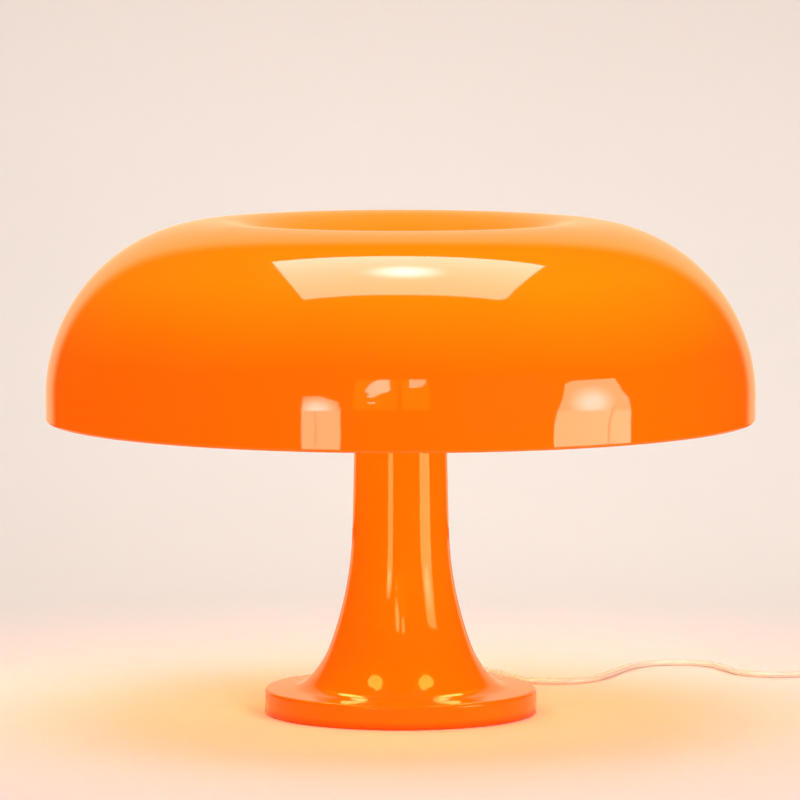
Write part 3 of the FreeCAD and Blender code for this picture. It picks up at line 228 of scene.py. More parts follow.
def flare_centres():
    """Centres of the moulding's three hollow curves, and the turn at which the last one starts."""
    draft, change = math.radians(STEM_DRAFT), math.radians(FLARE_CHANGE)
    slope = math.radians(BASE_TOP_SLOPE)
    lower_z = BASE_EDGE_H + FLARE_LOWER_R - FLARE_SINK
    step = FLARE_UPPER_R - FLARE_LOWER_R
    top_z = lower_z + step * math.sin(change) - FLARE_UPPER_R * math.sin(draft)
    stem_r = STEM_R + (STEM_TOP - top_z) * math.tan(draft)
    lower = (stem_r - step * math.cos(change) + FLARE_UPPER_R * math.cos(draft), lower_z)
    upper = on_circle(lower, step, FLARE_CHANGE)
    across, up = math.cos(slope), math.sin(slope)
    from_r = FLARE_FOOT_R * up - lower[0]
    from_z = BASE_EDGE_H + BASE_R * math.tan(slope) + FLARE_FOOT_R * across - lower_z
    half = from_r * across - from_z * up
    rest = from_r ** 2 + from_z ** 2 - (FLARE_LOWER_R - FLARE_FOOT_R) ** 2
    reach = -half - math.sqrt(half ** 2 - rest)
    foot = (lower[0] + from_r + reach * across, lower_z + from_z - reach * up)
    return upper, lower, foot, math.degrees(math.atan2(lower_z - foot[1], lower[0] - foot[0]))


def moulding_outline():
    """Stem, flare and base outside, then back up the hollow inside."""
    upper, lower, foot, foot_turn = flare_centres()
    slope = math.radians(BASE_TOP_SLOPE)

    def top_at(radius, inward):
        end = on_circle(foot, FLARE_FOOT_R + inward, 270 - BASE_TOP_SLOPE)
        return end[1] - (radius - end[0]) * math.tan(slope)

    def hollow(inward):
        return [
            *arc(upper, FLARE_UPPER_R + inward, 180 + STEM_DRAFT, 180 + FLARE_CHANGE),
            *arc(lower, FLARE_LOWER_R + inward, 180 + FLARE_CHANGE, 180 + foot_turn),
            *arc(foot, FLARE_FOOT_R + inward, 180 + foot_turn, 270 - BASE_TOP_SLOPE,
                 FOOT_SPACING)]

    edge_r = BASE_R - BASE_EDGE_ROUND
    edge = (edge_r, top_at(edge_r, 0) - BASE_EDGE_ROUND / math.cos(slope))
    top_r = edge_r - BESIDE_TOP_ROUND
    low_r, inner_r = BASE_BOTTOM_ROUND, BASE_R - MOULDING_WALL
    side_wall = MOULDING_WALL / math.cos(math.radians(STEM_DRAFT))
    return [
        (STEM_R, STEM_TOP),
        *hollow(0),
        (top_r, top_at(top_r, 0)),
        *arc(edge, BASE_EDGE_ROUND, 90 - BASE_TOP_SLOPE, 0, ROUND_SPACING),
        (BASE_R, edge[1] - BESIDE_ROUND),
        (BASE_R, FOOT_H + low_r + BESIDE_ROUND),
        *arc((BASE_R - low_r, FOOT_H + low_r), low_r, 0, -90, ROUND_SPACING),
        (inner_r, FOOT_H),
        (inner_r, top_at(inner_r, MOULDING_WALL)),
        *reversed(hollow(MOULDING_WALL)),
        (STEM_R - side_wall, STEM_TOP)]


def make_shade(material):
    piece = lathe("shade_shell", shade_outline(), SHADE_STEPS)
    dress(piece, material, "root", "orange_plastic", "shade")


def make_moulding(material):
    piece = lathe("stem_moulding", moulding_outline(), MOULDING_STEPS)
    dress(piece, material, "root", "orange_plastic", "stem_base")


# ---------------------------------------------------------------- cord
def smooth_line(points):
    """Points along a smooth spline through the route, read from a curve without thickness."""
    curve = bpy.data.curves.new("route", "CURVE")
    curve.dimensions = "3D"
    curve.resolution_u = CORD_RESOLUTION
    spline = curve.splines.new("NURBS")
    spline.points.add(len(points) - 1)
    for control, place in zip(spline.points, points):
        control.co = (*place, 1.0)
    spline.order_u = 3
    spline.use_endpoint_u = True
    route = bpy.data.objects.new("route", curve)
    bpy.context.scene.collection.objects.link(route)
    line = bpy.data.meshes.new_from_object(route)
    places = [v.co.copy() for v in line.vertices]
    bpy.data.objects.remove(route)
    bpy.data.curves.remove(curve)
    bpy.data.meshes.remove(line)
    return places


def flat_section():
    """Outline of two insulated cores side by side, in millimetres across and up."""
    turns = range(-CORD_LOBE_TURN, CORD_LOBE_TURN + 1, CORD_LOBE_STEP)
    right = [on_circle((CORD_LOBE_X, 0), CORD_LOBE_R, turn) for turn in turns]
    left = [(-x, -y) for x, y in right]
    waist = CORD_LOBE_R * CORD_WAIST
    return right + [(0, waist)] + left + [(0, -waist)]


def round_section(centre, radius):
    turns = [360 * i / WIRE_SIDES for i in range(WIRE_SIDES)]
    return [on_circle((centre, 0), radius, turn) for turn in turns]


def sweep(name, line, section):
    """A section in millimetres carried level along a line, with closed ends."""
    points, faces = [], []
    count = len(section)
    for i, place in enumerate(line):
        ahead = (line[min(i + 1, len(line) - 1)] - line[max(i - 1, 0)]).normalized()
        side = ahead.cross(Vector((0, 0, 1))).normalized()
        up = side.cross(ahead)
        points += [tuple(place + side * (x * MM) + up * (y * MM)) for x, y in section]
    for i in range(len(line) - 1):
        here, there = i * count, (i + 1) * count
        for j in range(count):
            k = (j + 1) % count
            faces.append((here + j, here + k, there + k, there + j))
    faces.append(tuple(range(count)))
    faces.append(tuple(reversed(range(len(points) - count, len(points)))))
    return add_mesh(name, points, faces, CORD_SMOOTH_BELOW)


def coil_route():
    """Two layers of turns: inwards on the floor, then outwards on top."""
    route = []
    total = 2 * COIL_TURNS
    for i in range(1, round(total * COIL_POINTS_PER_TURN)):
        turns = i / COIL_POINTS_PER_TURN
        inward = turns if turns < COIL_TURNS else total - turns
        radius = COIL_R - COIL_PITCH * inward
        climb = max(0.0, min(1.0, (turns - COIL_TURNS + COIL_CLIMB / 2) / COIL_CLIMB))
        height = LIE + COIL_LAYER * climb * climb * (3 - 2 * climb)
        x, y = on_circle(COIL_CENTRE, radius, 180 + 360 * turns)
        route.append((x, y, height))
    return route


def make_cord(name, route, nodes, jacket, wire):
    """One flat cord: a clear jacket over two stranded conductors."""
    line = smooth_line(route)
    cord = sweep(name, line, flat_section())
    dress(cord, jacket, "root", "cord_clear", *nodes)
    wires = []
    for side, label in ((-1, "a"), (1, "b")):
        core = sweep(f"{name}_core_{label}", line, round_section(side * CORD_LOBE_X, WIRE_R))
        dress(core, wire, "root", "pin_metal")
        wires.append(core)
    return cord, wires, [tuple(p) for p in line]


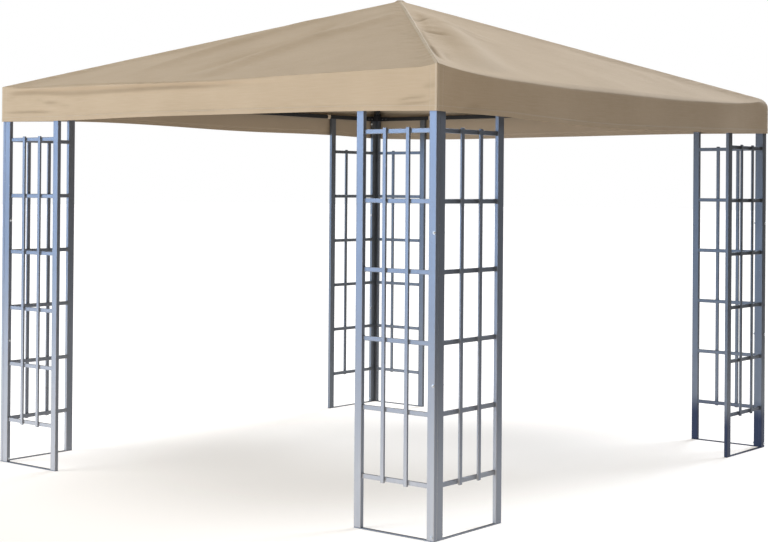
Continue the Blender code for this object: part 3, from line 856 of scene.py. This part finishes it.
***
→ **Exercise directions**: Copy every record above exactly as it appears.

→ **Reply to the exercise**:
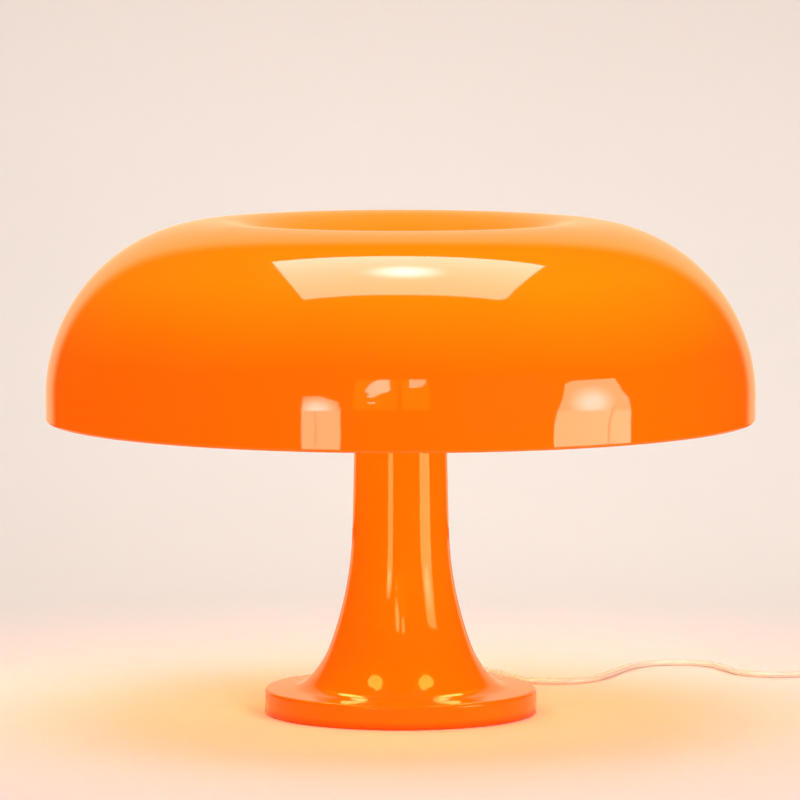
Write part 3 of the FreeCAD and Blender code for this picture. It picks up at line 228 of scene.py. More parts follow.
def flare_centres():
    """Centres of the moulding's three hollow curves, and the turn at which the last one starts."""
    draft, change = math.radians(STEM_DRAFT), math.radians(FLARE_CHANGE)
    slope = math.radians(BASE_TOP_SLOPE)
    lower_z = BASE_EDGE_H + FLARE_LOWER_R - FLARE_SINK
    step = FLARE_UPPER_R - FLARE_LOWER_R
    top_z = lower_z + step * math.sin(change) - FLARE_UPPER_R * math.sin(draft)
    stem_r = STEM_R + (STEM_TOP - top_z) * math.tan(draft)
    lower = (stem_r - step * math.cos(change) + FLARE_UPPER_R * math.cos(draft), lower_z)
    upper = on_circle(lower, step, FLARE_CHANGE)
    across, up = math.cos(slope), math.sin(slope)
    from_r = FLARE_FOOT_R * up - lower[0]
    from_z = BASE_EDGE_H + BASE_R * math.tan(slope) + FLARE_FOOT_R * across - lower_z
    half = from_r * across - from_z * up
    rest = from_r ** 2 + from_z ** 2 - (FLARE_LOWER_R - FLARE_FOOT_R) ** 2
    reach = -half - math.sqrt(half ** 2 - rest)
    foot = (lower[0] + from_r + reach * across, lower_z + from_z - reach * up)
    return upper, lower, foot, math.degrees(math.atan2(lower_z - foot[1], lower[0] - foot[0]))


def moulding_outline():
    """Stem, flare and base outside, then back up the hollow inside."""
    upper, lower, foot, foot_turn = flare_centres()
    slope = math.radians(BASE_TOP_SLOPE)

    def top_at(radius, inward):
        end = on_circle(foot, FLARE_FOOT_R + inward, 270 - BASE_TOP_SLOPE)
        return end[1] - (radius - end[0]) * math.tan(slope)

    def hollow(inward):
        return [
            *arc(upper, FLARE_UPPER_R + inward, 180 + STEM_DRAFT, 180 + FLARE_CHANGE),
            *arc(lower, FLARE_LOWER_R + inward, 180 + FLARE_CHANGE, 180 + foot_turn),
            *arc(foot, FLARE_FOOT_R + inward, 180 + foot_turn, 270 - BASE_TOP_SLOPE,
                 FOOT_SPACING)]

    edge_r = BASE_R - BASE_EDGE_ROUND
    edge = (edge_r, top_at(edge_r, 0) - BASE_EDGE_ROUND / math.cos(slope))
    top_r = edge_r - BESIDE_TOP_ROUND
    low_r, inner_r = BASE_BOTTOM_ROUND, BASE_R - MOULDING_WALL
    side_wall = MOULDING_WALL / math.cos(math.radians(STEM_DRAFT))
    return [
        (STEM_R, STEM_TOP),
        *hollow(0),
        (top_r, top_at(top_r, 0)),
        *arc(edge, BASE_EDGE_ROUND, 90 - BASE_TOP_SLOPE, 0, ROUND_SPACING),
        (BASE_R, edge[1] - BESIDE_ROUND),
        (BASE_R, FOOT_H + low_r + BESIDE_ROUND),
        *arc((BASE_R - low_r, FOOT_H + low_r), low_r, 0, -90, ROUND_SPACING),
        (inner_r, FOOT_H),
        (inner_r, top_at(inner_r, MOULDING_WALL)),
        *reversed(hollow(MOULDING_WALL)),
        (STEM_R - side_wall, STEM_TOP)]


def make_shade(material):
    piece = lathe("shade_shell", shade_outline(), SHADE_STEPS)
    dress(piece, material, "root", "orange_plastic", "shade")


def make_moulding(material):
    piece = lathe("stem_moulding", moulding_outline(), MOULDING_STEPS)
    dress(piece, material, "root", "orange_plastic", "stem_base")


# ---------------------------------------------------------------- cord
def smooth_line(points):
    """Points along a smooth spline through the route, read from a curve without thickness."""
    curve = bpy.data.curves.new("route", "CURVE")
    curve.dimensions = "3D"
    curve.resolution_u = CORD_RESOLUTION
    spline = curve.splines.new("NURBS")
    spline.points.add(len(points) - 1)
    for control, place in zip(spline.points, points):
        control.co = (*place, 1.0)
    spline.order_u = 3
    spline.use_endpoint_u = True
    route = bpy.data.objects.new("route", curve)
    bpy.context.scene.collection.objects.link(route)
    line = bpy.data.meshes.new_from_object(route)
    places = [v.co.copy() for v in line.vertices]
    bpy.data.objects.remove(route)
    bpy.data.curves.remove(curve)
    bpy.data.meshes.remove(line)
    return places


def flat_section():
    """Outline of two insulated cores side by side, in millimetres across and up."""
    turns = range(-CORD_LOBE_TURN, CORD_LOBE_TURN + 1, CORD_LOBE_STEP)
    right = [on_circle((CORD_LOBE_X, 0), CORD_LOBE_R, turn) for turn in turns]
    left = [(-x, -y) for x, y in right]
    waist = CORD_LOBE_R * CORD_WAIST
    return right + [(0, waist)] + left + [(0, -waist)]


def round_section(centre, radius):
    turns = [360 * i / WIRE_SIDES for i in range(WIRE_SIDES)]
    return [on_circle((centre, 0), radius, turn) for turn in turns]


def sweep(name, line, section):
    """A section in millimetres carried level along a line, with closed ends."""
    points, faces = [], []
    count = len(section)
    for i, place in enumerate(line):
        ahead = (line[min(i + 1, len(line) - 1)] - line[max(i - 1, 0)]).normalized()
        side = ahead.cross(Vector((0, 0, 1))).normalized()
        up = side.cross(ahead)
        points += [tuple(place + side * (x * MM) + up * (y * MM)) for x, y in section]
    for i in range(len(line) - 1):
        here, there = i * count, (i + 1) * count
        for j in range(count):
            k = (j + 1) % count
            faces.append((here + j, here + k, there + k, there + j))
    faces.append(tuple(range(count)))
    faces.append(tuple(reversed(range(len(points) - count, len(points)))))
    return add_mesh(name, points, faces, CORD_SMOOTH_BELOW)


def coil_route():
    """Two layers of turns: inwards on the floor, then outwards on top."""
    route = []
    total = 2 * COIL_TURNS
    for i in range(1, round(total * COIL_POINTS_PER_TURN)):
        turns = i / COIL_POINTS_PER_TURN
        inward = turns if turns < COIL_TURNS else total - turns
        radius = COIL_R - COIL_PITCH * inward
        climb = max(0.0, min(1.0, (turns - COIL_TURNS + COIL_CLIMB / 2) / COIL_CLIMB))
        height = LIE + COIL_LAYER * climb * climb * (3 - 2 * climb)
        x, y = on_circle(COIL_CENTRE, radius, 180 + 360 * turns)
        route.append((x, y, height))
    return route


def make_cord(name, route, nodes, jacket, wire):
    """One flat cord: a clear jacket over two stranded conductors."""
    line = smooth_line(route)
    cord = sweep(name, line, flat_section())
    dress(cord, jacket, "root", "cord_clear", *nodes)
    wires = []
    for side, label in ((-1, "a"), (1, "b")):
        core = sweep(f"{name}_core_{label}", line, round_section(side * CORD_LOBE_X, WIRE_R))
        dress(core, wire, "root", "pin_metal")
        wires.append(core)
    return cord, wires, [tuple(p) for p in line]


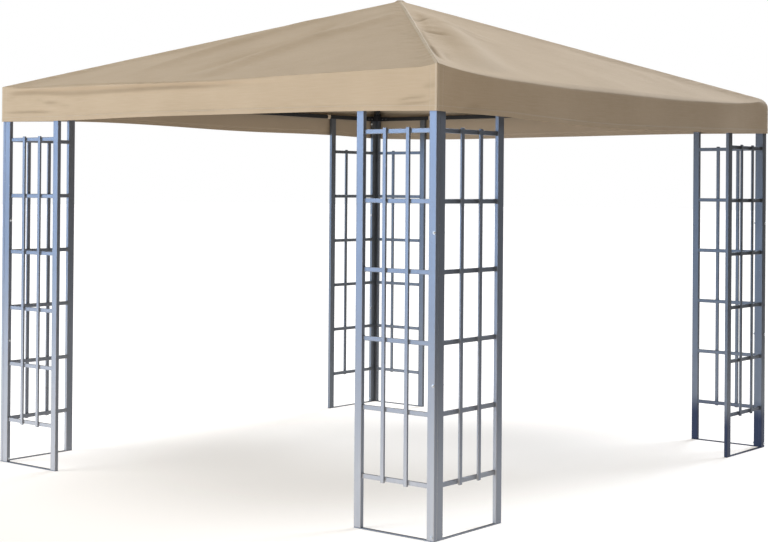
Continue the Blender code for this object: part 3, from line 856 of scene.py. This part finishes it.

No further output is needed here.